### [Data extract]
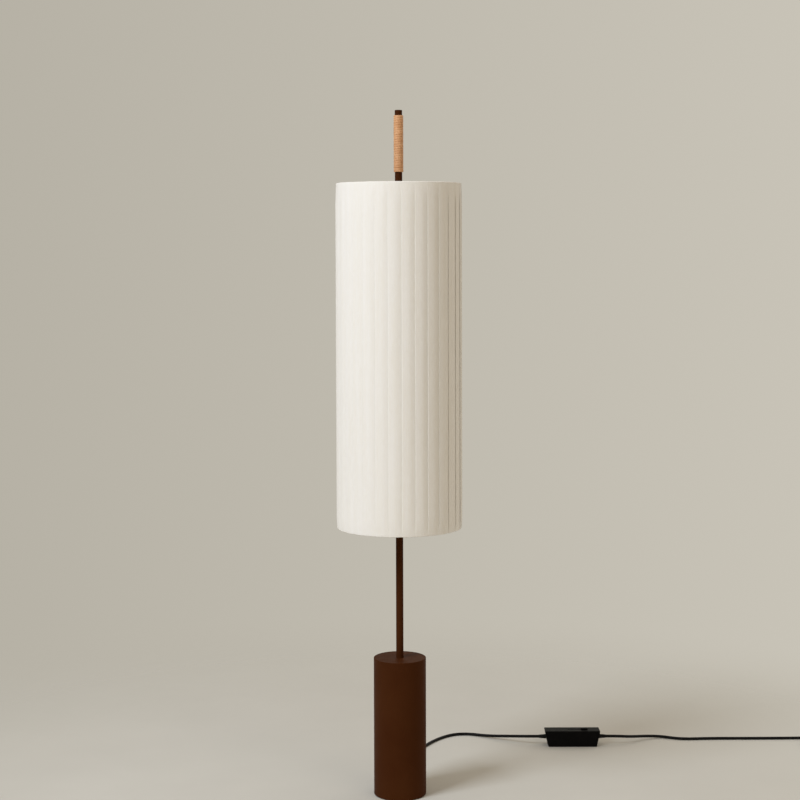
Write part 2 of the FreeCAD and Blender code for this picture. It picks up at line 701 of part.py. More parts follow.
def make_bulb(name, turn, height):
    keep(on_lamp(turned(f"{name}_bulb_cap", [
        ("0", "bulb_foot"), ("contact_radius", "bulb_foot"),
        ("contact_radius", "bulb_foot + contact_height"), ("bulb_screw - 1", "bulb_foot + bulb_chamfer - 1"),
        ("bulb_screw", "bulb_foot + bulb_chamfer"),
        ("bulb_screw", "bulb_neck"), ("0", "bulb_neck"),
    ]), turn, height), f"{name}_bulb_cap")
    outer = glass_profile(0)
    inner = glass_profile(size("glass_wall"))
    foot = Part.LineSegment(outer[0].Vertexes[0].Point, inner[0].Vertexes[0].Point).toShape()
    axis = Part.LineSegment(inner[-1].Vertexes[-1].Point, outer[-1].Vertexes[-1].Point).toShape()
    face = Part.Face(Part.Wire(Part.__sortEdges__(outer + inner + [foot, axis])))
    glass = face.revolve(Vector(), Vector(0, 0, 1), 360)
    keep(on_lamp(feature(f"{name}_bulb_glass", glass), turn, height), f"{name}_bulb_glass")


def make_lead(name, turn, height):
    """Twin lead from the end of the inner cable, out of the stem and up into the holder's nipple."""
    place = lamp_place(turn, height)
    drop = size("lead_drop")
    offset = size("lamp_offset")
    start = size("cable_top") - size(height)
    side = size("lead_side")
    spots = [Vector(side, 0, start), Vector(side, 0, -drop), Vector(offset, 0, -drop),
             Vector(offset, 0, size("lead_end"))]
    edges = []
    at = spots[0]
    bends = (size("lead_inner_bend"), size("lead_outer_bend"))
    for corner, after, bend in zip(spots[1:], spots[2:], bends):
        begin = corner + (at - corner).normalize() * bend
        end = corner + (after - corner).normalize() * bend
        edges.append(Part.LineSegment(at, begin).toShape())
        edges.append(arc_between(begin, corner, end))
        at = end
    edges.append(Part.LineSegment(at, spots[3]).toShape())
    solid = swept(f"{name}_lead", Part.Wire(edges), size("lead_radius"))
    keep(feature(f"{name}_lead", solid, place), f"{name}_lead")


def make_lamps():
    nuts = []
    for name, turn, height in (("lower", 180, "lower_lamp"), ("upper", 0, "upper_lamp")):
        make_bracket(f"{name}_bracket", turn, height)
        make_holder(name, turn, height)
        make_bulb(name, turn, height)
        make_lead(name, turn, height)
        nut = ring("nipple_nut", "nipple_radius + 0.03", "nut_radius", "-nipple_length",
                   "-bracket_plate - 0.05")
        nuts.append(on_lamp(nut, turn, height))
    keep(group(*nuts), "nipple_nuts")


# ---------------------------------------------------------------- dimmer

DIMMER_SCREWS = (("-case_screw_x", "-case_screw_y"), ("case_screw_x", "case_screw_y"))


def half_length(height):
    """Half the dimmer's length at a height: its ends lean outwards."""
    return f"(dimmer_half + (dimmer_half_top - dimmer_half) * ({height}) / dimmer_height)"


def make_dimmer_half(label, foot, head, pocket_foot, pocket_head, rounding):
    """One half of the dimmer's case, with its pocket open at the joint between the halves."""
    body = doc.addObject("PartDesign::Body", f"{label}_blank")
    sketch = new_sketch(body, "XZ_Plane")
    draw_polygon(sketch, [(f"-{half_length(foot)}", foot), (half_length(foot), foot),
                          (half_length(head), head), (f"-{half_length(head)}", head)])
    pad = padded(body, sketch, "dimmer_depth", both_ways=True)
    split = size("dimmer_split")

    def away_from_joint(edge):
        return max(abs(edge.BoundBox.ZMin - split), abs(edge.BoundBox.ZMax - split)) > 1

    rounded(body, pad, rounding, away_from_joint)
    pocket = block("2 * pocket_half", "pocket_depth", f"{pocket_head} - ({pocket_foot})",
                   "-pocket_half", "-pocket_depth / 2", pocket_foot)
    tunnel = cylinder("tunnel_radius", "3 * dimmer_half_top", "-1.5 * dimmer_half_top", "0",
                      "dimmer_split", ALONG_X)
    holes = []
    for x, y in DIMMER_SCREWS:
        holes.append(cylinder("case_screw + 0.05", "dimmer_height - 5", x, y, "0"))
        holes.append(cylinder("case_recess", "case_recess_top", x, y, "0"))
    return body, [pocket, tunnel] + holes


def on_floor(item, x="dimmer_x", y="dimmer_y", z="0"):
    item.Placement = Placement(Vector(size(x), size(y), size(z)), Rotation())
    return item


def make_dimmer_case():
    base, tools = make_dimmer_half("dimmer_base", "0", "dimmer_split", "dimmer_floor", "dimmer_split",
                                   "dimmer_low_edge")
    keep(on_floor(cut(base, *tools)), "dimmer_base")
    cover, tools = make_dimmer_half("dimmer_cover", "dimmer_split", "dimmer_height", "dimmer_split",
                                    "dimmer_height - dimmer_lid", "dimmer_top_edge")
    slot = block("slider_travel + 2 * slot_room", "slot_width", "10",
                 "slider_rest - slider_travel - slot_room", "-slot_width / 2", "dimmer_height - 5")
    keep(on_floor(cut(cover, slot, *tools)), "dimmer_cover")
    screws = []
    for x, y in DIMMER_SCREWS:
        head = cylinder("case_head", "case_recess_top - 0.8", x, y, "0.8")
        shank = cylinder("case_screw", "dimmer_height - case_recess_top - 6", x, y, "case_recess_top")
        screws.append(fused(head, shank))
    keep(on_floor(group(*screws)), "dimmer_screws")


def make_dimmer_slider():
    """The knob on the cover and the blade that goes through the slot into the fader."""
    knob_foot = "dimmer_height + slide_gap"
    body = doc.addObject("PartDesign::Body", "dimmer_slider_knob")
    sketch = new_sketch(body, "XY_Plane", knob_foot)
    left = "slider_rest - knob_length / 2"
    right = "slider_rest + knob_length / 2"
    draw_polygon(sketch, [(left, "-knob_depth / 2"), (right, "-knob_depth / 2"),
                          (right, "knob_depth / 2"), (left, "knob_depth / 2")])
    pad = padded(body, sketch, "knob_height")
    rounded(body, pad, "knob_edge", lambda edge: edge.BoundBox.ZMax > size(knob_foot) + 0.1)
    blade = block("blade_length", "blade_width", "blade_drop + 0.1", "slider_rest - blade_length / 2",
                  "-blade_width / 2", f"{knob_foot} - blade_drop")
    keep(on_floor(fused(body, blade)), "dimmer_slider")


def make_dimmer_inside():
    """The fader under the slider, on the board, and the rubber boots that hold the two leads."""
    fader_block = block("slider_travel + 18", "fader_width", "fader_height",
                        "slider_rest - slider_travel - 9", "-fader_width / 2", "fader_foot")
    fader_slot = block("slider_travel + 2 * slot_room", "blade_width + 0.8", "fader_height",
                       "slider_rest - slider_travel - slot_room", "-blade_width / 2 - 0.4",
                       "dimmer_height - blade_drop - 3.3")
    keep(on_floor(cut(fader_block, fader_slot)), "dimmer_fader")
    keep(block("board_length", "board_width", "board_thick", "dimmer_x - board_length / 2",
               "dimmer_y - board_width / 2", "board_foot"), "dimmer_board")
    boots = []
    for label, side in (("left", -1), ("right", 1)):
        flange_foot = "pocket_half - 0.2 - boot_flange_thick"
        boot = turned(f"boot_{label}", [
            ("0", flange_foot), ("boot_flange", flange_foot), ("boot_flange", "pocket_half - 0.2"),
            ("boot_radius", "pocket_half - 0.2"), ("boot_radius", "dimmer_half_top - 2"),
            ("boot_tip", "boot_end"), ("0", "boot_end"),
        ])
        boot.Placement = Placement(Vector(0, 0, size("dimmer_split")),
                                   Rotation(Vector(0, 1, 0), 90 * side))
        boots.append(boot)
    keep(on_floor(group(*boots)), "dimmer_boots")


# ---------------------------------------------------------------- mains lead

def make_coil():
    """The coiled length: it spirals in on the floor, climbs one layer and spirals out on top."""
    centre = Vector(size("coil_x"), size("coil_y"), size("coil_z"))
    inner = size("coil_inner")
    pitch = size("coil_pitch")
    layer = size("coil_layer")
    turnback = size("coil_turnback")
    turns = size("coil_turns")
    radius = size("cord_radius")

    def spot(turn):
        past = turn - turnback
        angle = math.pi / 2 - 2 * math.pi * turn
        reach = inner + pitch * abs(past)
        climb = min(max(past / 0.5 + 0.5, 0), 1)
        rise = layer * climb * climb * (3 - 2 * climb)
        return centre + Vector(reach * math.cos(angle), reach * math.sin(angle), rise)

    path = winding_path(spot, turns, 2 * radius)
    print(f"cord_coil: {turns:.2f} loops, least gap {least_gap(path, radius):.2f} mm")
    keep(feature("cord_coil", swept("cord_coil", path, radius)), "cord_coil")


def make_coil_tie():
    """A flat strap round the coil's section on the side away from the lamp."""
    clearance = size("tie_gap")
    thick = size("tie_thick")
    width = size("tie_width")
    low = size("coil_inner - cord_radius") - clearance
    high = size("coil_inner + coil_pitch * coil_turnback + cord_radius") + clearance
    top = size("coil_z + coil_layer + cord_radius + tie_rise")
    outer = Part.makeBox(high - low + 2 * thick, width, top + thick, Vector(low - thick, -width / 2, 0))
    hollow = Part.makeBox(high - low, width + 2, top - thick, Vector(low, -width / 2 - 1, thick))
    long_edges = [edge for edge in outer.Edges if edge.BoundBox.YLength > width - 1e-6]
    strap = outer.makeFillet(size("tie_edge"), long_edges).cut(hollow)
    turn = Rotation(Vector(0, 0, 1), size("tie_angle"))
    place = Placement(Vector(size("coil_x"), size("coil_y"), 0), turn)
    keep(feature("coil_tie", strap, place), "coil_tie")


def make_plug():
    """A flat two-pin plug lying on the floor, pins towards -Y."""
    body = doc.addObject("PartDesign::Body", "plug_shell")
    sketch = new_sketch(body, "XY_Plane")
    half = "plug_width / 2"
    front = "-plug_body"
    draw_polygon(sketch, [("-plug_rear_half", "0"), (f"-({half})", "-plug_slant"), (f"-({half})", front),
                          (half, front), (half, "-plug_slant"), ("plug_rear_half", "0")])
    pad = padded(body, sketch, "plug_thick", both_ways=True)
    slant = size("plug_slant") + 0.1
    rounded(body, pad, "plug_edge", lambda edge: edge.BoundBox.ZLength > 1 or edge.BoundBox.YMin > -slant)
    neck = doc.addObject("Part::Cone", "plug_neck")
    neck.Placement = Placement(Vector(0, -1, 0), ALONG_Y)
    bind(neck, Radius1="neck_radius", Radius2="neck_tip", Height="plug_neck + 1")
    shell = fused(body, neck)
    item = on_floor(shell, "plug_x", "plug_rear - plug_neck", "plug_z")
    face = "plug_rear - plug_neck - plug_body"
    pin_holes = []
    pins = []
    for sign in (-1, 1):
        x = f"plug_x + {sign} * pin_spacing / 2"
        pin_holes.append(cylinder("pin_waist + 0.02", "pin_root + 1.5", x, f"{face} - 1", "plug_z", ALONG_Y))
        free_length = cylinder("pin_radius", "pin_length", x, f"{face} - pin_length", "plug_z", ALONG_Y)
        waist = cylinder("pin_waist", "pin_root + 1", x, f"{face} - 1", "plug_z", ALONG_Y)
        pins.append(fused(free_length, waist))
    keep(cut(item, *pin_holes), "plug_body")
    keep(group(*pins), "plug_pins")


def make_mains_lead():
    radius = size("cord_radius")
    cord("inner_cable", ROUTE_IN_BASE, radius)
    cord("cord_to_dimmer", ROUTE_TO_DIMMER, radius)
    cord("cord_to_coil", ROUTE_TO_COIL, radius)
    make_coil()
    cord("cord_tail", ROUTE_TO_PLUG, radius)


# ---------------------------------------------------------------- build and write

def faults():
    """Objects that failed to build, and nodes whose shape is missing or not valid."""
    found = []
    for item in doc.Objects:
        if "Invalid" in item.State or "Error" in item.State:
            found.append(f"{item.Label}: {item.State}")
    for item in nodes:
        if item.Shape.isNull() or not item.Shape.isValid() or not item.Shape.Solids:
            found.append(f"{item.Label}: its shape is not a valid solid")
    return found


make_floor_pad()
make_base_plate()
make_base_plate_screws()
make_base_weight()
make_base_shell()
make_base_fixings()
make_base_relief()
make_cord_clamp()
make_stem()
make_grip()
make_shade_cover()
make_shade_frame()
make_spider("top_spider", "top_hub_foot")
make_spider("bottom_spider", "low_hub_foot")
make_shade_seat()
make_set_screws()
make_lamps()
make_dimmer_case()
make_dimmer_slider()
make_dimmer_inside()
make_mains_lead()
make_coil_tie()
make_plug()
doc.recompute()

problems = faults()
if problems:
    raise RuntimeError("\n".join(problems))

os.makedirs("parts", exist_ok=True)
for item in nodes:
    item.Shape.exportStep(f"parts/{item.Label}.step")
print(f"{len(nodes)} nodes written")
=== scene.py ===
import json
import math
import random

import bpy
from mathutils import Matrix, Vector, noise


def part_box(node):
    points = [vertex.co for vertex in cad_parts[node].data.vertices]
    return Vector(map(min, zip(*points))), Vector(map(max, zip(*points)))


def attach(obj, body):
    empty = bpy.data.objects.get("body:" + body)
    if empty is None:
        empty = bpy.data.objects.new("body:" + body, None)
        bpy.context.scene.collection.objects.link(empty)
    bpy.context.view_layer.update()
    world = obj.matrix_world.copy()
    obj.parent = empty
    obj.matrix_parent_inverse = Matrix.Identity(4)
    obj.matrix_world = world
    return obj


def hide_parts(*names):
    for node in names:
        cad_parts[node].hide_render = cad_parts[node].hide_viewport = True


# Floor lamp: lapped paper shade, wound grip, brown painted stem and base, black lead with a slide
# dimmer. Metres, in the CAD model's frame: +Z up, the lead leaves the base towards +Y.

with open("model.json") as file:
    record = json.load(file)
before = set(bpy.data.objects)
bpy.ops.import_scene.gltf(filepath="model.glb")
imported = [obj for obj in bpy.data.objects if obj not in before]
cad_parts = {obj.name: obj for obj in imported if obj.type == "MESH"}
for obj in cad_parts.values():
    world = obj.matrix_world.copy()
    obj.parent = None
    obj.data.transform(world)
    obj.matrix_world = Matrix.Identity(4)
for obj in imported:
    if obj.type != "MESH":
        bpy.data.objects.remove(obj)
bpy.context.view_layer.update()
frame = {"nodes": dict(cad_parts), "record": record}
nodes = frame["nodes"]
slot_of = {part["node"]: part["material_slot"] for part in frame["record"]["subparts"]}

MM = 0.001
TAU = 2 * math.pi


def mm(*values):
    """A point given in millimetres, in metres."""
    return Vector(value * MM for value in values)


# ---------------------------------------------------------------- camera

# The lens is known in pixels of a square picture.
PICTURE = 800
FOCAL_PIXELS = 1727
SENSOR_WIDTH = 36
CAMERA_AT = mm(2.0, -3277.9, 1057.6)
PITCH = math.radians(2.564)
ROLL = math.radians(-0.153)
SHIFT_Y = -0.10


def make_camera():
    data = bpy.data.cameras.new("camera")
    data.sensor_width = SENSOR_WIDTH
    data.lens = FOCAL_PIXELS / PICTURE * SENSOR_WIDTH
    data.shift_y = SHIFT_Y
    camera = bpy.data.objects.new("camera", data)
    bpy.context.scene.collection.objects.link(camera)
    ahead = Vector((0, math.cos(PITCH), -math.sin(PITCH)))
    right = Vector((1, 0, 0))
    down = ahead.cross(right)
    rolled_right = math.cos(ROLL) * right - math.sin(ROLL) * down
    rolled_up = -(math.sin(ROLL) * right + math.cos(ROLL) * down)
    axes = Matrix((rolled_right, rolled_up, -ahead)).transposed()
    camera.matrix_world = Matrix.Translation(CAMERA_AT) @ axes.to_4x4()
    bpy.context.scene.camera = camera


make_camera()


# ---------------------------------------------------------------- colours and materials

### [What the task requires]
Transcribe, word for word, every line from the line with "problems = faults()" to the line with "obj.matrix_world = world", inclusive, and output nothing else.

### [Output below]
problems = faults()
if problems:
    raise RuntimeError("\n".join(problems))

os.makedirs("parts", exist_ok=True)
for item in nodes:
    item.Shape.exportStep(f"parts/{item.Label}.step")
print(f"{len(nodes)} nodes written")
=== scene.py ===
import json
import math
import random

import bpy
from mathutils import Matrix, Vector, noise


def part_box(node):
    points = [vertex.co for vertex in cad_parts[node].data.vertices]
    return Vector(map(min, zip(*points))), Vector(map(max, zip(*points)))


def attach(obj, body):
    empty = bpy.data.objects.get("body:" + body)
    if empty is None:
        empty = bpy.data.objects.new("body:" + body, None)
        bpy.context.scene.collection.objects.link(empty)
    bpy.context.view_layer.update()
    world = obj.matrix_world.copy()
    obj.parent = empty
    obj.matrix_parent_inverse = Matrix.Identity(4)
    obj.matrix_world = world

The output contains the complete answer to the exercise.